Well, the mission is accomplished, and here we are, I
and ME--the one charged with the responsibility of conveying me quietly into
history. And I am faced with the need to express my most sincere thanks to
everyone who had anything to do with the project, to all who saw fit to support
it. For this, no words I can think of would be adequate. A plain THANKYOU will
have to suffice. I reported that sense of humbleness, when I began. I know, in
my secret self, that I am of small account. That all this splendid gesture of
goodwill can not be fully deserved. All my confreres in the practice of the
holy arts, working in whatever medium know that humbleness is the true, the
real thing.
Many years ago on another festive occasion, I put the
feeling into a few lines which later appeared in one of the early issues of
Saskatchewan's literary journal, GRAIN, a journal which has since gained
international circulation. And here, having a contained audience, I think I'll
close by repeating them.
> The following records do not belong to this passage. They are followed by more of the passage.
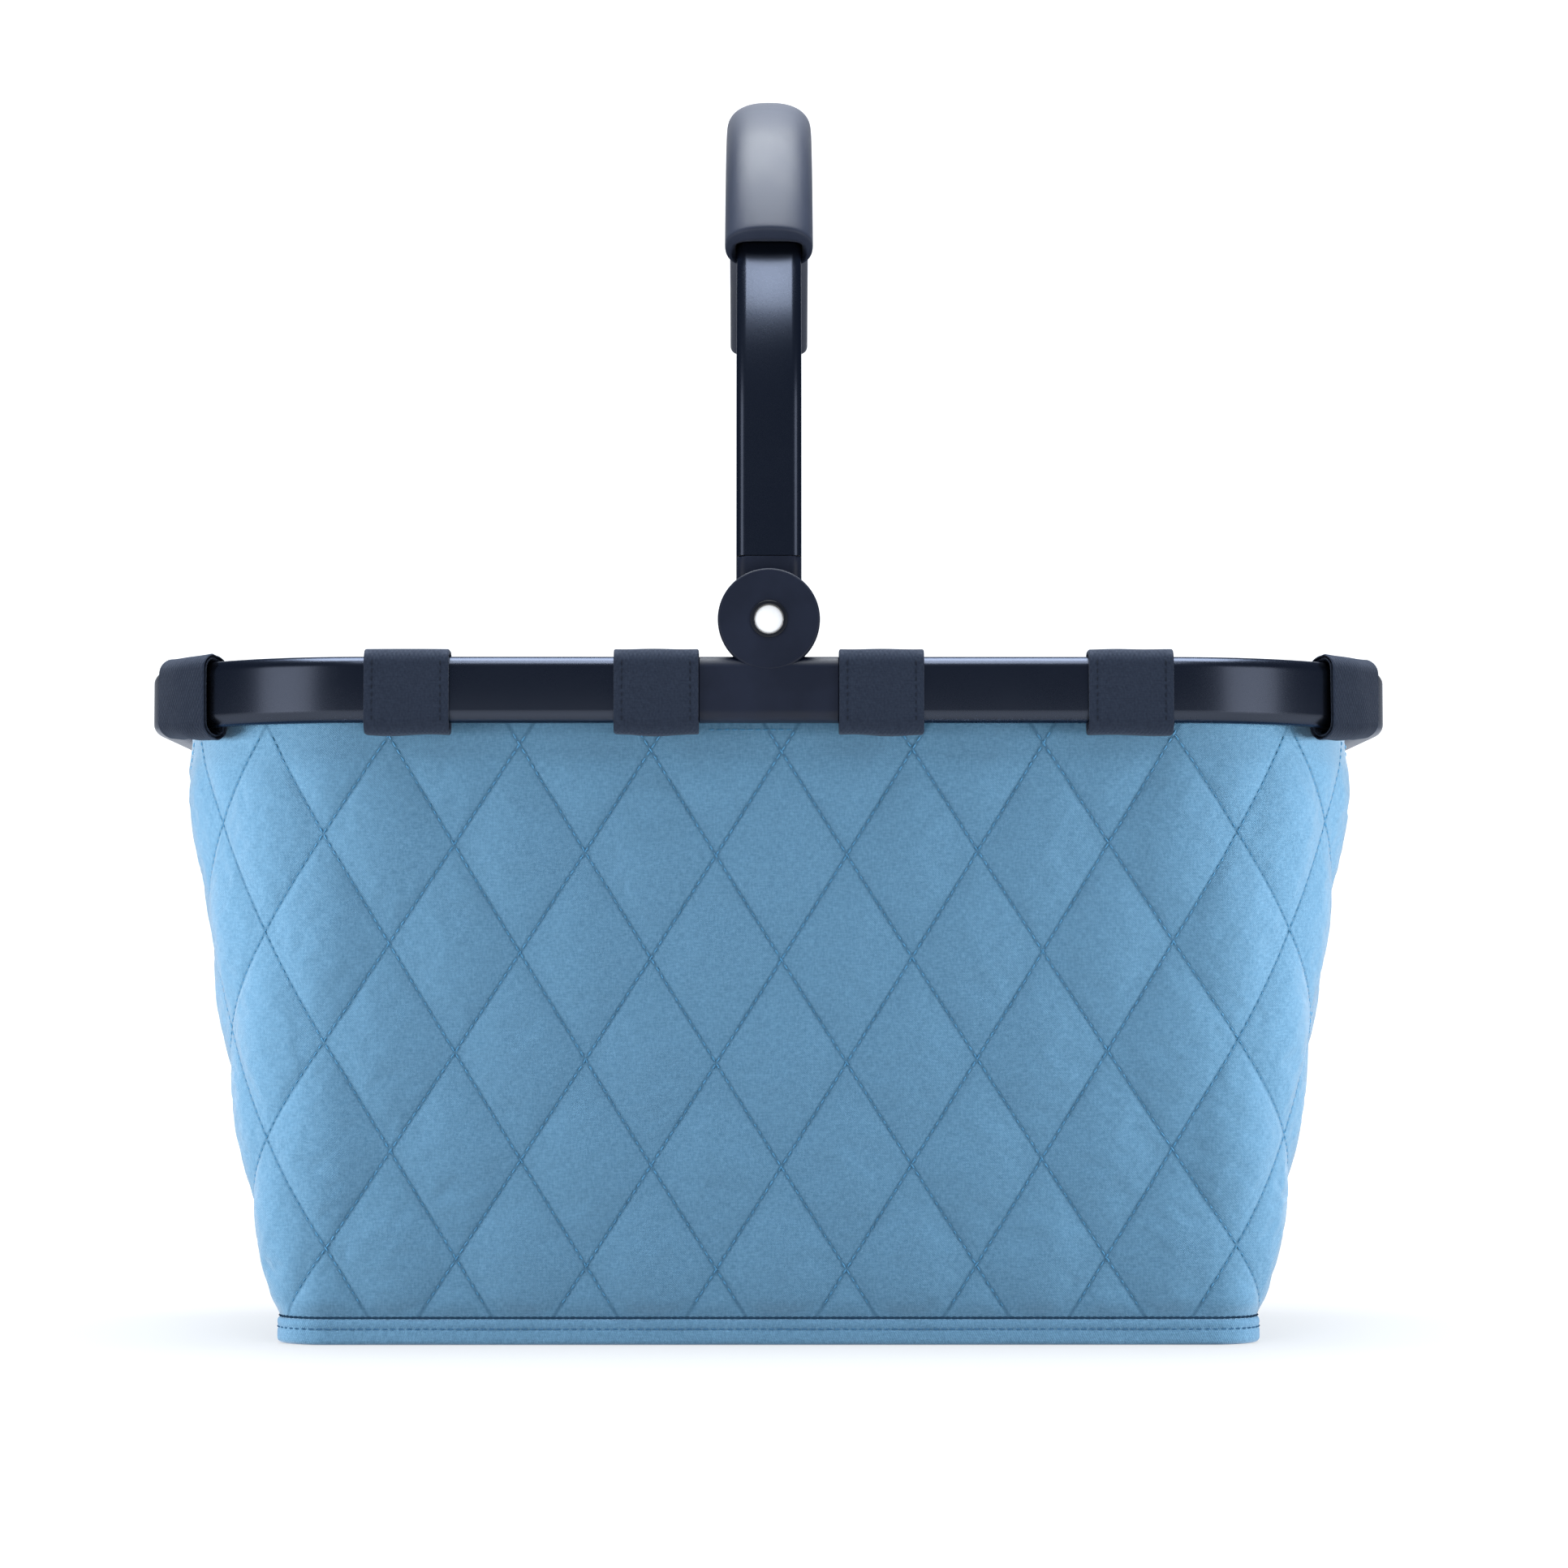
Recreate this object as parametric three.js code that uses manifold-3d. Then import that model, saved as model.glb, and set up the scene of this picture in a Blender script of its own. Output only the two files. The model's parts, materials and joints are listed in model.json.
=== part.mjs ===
// Carry basket: a quilted fabric bag hung in a rim frame of flat oval tube, with one arched handle that
// swings on a hinge at the middle of each long side.
// Millimetres, +Z up, +X along the long side, -Y is the front, origin at the middle of the base.

import * as THREE from "three";
import { mergeVertices } from "three/addons/utils/BufferGeometryUtils.js";
import Module from "manifold-3d";

const wasm = await Module();
wasm.setup();

// ---------------------------------------------------------------- driving dimensions

const GAP = 0.3; // clearance between pieces that touch

// Rim frame
const RIM_LENGTH = 480; // outside, along X
const RIM_DEPTH = 280; // outside, along Y
const RIM_TOP = 257; // top of the tube above the floor
const RIM_CORNER = 90; // outside radius of the four bends, seen from above
const TUBE_HEIGHT = 24.5;
const TUBE_THICK = 12;
const TUBE_EDGE = 4.5; // rounding of the tube's section
const TUBE_WALL = 1.4;

// Hinge brackets
const BRACKET_WIDTH = 52.4;
const SPIGOT_LENGTH = 28; // plugs into each tube
const SPIGOT_EDGE = 2.6;
const DISC_RADIUS = 19;
const DISC_FILLET = 2; // between the disc and the panel under it
const LUG_THICK = 5.4;
const LUG_BEVEL = 0.8;
const LUG_ROOT = 9; // how far the lug runs down behind the face of the panel
const FOOT_CLEAR = 1.5; // between the round foot of the handle and the bracket under it

// Pivot
const PIVOT_HOLE = 5.55; // radius of the hole through the hollow rivet
const PIVOT_SHAFT = 6.2;
const PIVOT_HEAD = 6.9;
const PIVOT_HEAD_THICK = 0.6;
const PIN_SUNK = 0.4; // ends of the nylon pin, in from the faces of the hinge
const WASHER_RADIUS = 11.5;
const WASHER_THICK = 1;

// Handle
const HANDLE_WIDTH = 24.4;
const HANDLE_THICK = 10;
const HANDLE_EDGE = 3.8;
const HANDLE_WALL = 1.3;
const HANDLE_RISE = 77.6; // straight part of each leg, from the hinge axis to the arch
const FITTING_RISE = 24.3; // visible part of the end fitting above the hinge axis
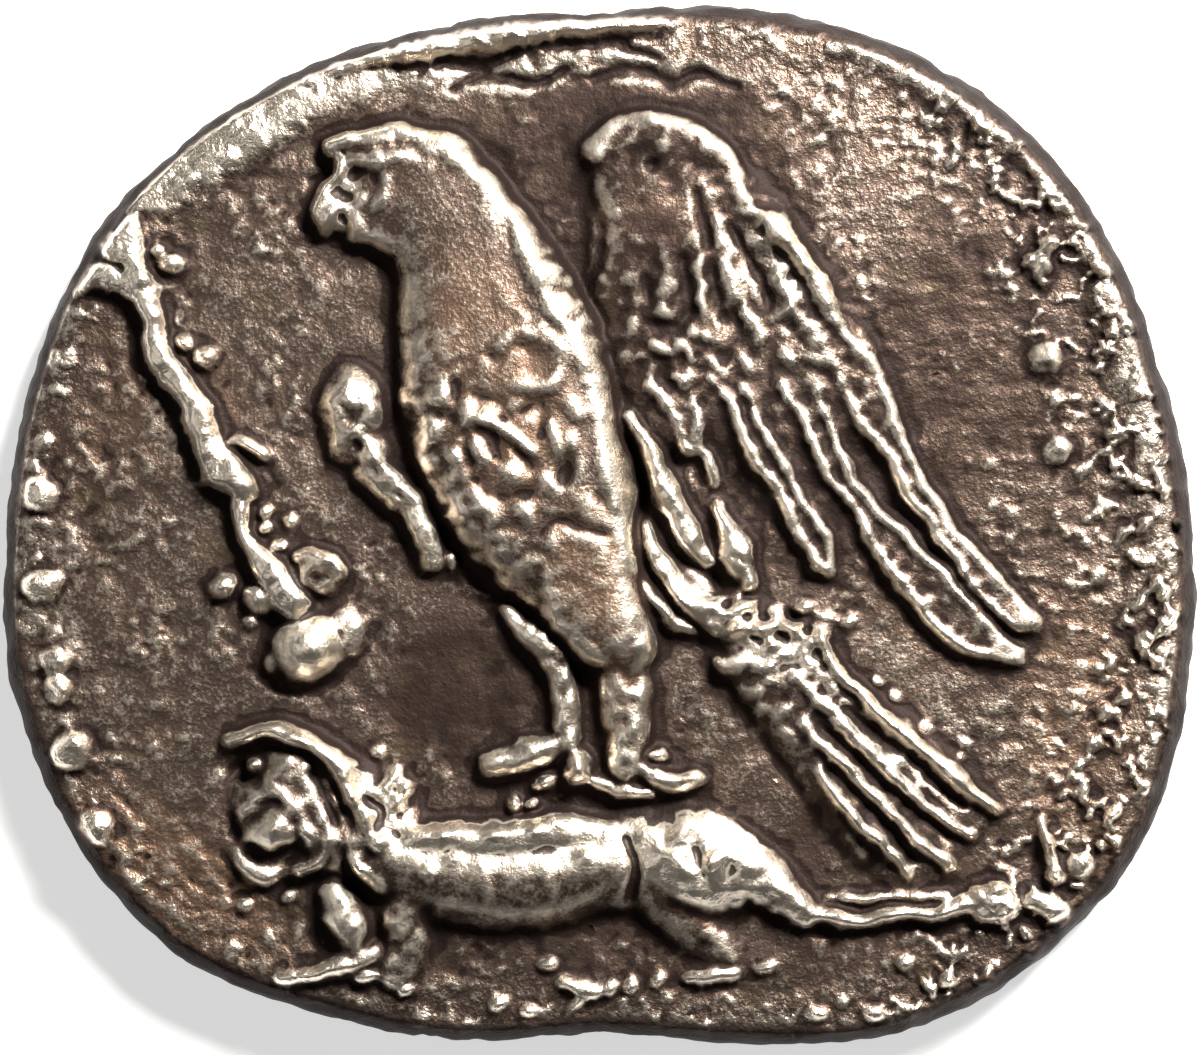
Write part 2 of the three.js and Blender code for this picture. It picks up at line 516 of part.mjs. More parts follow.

The piece is called COME BACK ALWAYS.
From
instruments and ceremonial marches, tape showers, formal
commendations, tumults, acceptances, from flights of song,
dancing, merriment in the streets, laughter like bells, the peal of
glad opinion, the spun glory,
I come back always to the bare
room, silent save for the creaking chair, deserted but for the gaunt
figure, who rocks, lip curled; who rises, brews bitter tea, breaks bread,
shuffles toward me, watches me shrink to the focus of an eye.